GIVEN DATA:
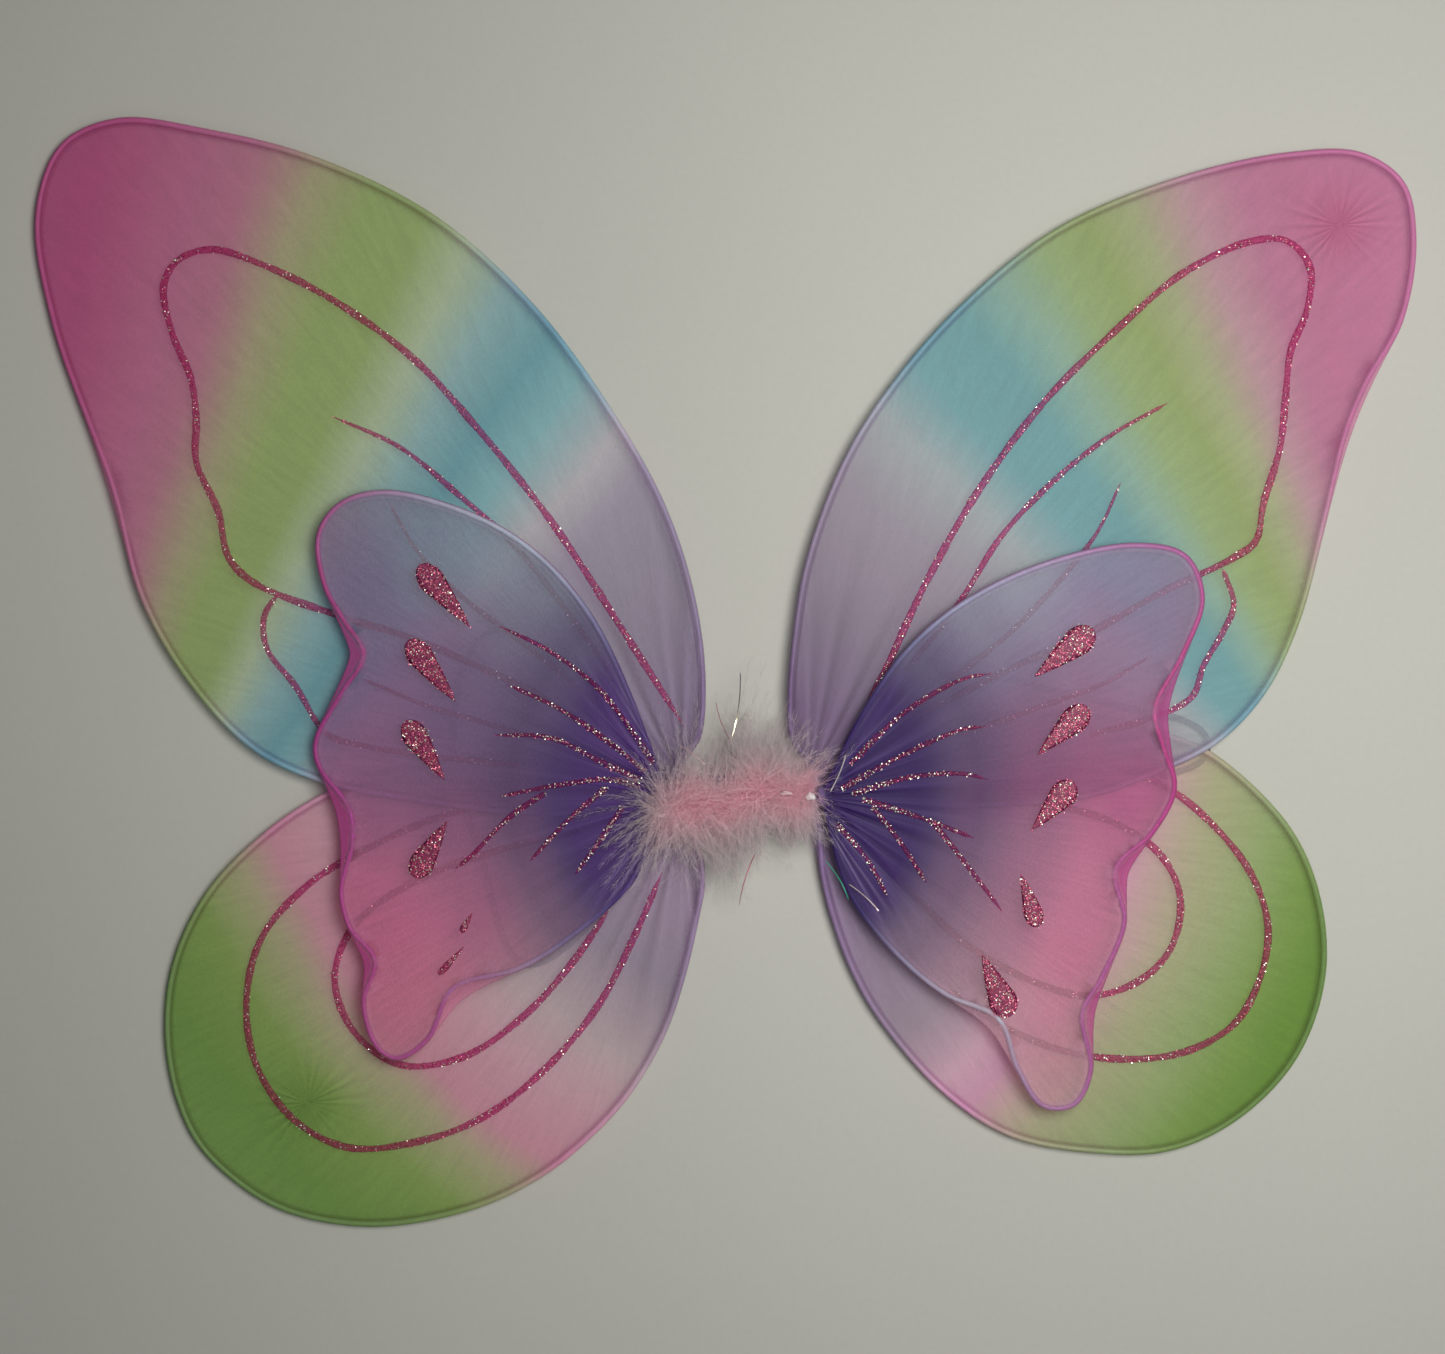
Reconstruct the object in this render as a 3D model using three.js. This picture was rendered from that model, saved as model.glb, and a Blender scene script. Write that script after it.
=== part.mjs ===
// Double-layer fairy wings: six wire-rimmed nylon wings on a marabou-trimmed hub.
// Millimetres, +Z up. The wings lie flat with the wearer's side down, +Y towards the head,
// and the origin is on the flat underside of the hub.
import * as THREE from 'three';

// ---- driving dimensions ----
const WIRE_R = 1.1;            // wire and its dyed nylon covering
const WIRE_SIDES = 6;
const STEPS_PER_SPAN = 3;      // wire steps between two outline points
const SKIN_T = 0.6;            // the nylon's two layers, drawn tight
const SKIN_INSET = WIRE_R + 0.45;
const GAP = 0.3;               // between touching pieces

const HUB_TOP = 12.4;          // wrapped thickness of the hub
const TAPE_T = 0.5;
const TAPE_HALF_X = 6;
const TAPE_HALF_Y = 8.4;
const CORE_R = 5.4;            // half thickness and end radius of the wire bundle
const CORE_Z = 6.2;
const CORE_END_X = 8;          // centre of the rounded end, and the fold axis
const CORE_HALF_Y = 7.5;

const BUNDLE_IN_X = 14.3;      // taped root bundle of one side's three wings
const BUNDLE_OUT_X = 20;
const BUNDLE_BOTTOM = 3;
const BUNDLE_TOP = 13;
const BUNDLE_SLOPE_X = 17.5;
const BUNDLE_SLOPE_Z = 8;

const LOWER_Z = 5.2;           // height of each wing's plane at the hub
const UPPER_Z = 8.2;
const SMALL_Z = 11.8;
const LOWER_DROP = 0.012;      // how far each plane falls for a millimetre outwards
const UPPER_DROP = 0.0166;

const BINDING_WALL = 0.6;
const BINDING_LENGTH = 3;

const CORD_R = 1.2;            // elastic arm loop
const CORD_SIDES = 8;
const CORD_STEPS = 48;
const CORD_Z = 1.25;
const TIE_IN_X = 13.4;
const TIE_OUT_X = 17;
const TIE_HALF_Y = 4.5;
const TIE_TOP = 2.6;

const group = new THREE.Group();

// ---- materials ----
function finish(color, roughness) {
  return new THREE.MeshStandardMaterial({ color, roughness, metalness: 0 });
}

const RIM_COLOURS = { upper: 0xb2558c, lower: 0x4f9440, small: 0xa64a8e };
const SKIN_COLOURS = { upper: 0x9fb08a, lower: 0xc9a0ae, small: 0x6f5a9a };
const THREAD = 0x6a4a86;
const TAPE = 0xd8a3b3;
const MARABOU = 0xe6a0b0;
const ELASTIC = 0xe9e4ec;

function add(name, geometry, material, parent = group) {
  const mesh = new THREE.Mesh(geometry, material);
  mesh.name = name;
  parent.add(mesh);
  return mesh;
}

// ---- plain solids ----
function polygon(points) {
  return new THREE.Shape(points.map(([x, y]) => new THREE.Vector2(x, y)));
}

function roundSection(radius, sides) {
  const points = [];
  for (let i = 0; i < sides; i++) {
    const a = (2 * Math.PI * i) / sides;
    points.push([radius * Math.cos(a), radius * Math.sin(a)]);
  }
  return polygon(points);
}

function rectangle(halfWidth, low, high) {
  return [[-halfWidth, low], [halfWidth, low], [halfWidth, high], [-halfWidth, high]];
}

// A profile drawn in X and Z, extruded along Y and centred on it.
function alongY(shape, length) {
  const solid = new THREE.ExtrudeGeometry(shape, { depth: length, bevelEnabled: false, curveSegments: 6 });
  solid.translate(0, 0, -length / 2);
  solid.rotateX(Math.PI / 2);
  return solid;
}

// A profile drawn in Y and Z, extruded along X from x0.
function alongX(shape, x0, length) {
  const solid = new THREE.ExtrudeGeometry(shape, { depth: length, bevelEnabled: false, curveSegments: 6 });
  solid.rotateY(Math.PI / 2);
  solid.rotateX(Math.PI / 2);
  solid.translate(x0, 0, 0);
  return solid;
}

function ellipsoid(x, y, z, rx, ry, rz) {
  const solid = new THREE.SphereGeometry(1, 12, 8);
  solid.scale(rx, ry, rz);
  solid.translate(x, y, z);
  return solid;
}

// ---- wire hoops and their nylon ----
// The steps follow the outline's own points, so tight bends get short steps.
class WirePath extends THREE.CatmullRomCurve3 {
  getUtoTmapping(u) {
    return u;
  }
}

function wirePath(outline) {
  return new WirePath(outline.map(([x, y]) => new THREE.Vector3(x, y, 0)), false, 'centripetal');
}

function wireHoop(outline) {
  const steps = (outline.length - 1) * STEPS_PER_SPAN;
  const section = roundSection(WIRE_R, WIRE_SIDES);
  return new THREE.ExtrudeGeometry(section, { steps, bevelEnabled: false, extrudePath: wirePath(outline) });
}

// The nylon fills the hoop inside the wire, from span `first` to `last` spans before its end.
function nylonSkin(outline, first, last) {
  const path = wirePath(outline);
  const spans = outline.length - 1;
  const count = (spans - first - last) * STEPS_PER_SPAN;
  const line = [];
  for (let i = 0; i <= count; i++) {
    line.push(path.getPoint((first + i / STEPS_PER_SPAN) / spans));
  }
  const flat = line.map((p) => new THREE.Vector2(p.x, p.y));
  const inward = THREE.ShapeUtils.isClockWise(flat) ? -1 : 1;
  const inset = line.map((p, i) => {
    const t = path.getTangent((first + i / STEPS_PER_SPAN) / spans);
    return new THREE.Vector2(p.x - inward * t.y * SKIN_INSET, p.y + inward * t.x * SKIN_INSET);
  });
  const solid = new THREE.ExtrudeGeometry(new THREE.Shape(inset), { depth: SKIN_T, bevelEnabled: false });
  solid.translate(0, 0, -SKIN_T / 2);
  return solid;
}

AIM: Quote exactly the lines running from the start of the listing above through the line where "const GAP = 0.3;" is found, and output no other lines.

RESPONSE TO THIS EXERCISE:
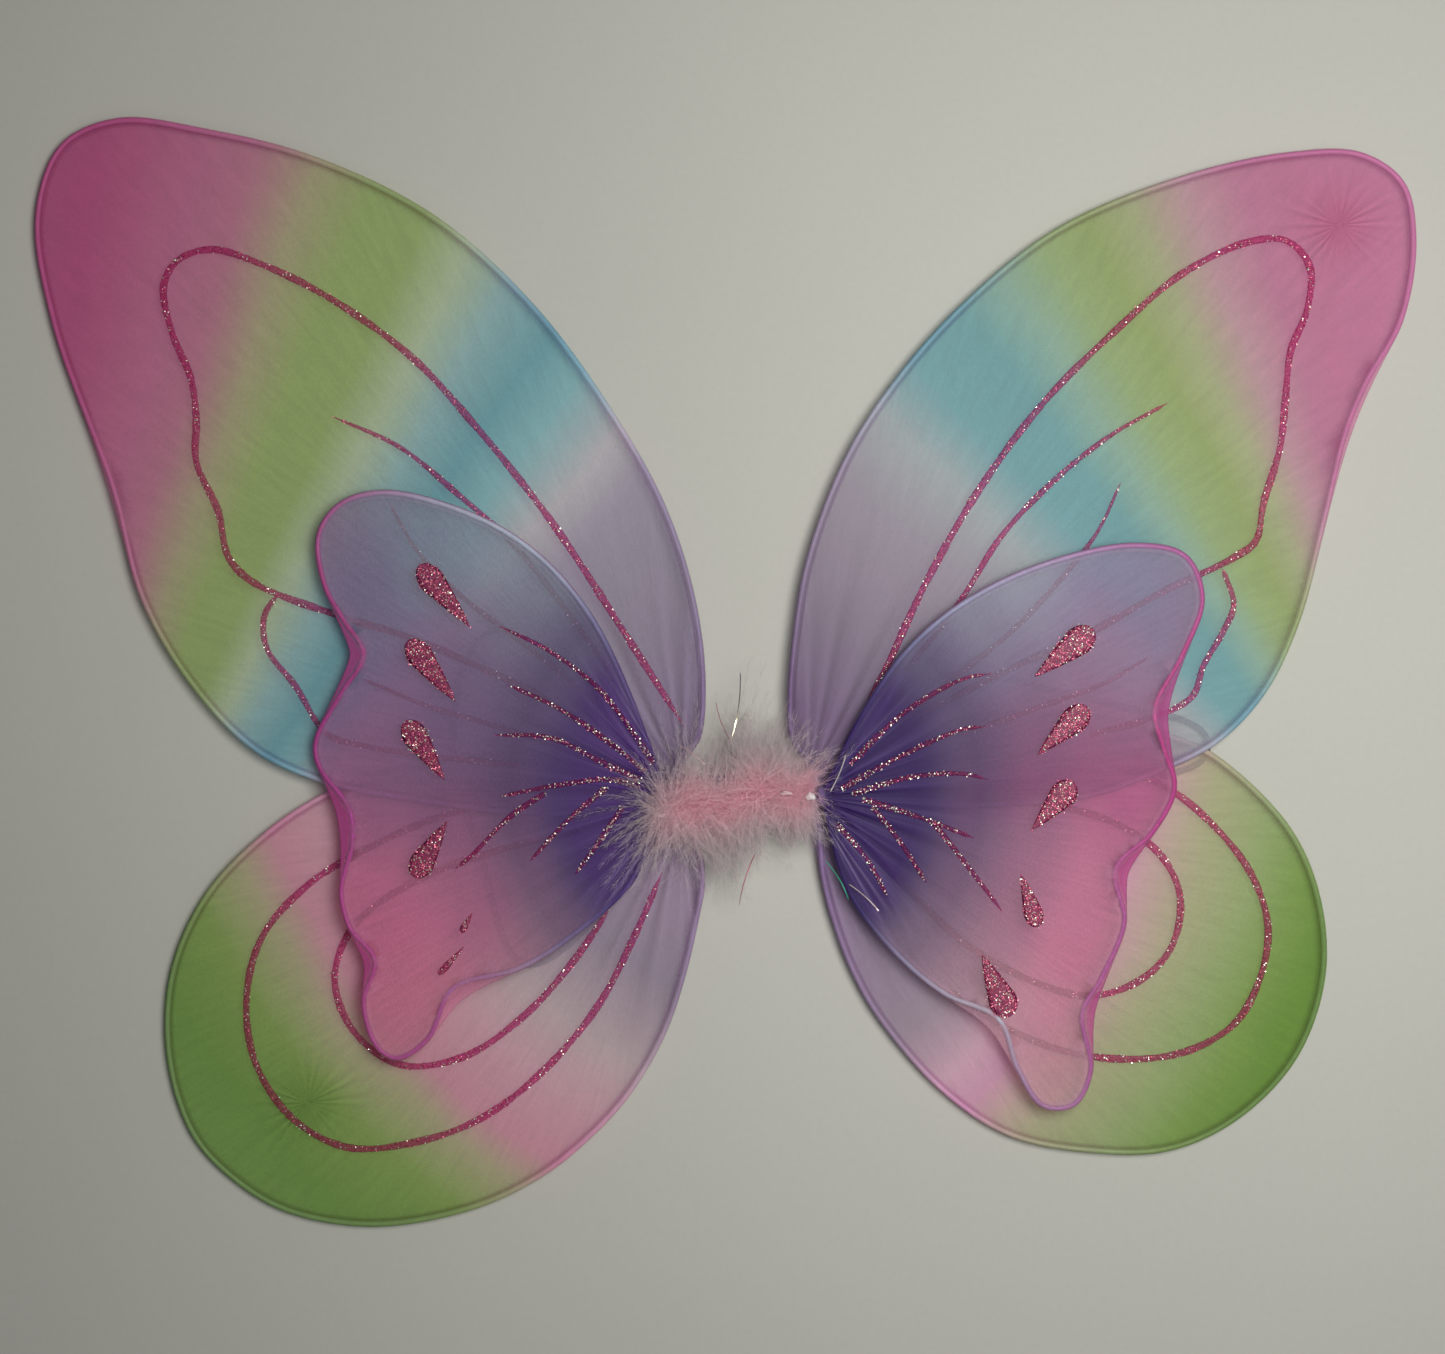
Reconstruct the object in this render as a 3D model using three.js. This picture was rendered from that model, saved as model.glb, and a Blender scene script. Write that script after it.
=== part.mjs ===
// Double-layer fairy wings: six wire-rimmed nylon wings on a marabou-trimmed hub.
// Millimetres, +Z up. The wings lie flat with the wearer's side down, +Y towards the head,
// and the origin is on the flat underside of the hub.
import * as THREE from 'three';

// ---- driving dimensions ----
const WIRE_R = 1.1;            // wire and its dyed nylon covering
const WIRE_SIDES = 6;
const STEPS_PER_SPAN = 3;      // wire steps between two outline points
const SKIN_T = 0.6;            // the nylon's two layers, drawn tight
const SKIN_INSET = WIRE_R + 0.45;
const GAP = 0.3;               // between touching pieces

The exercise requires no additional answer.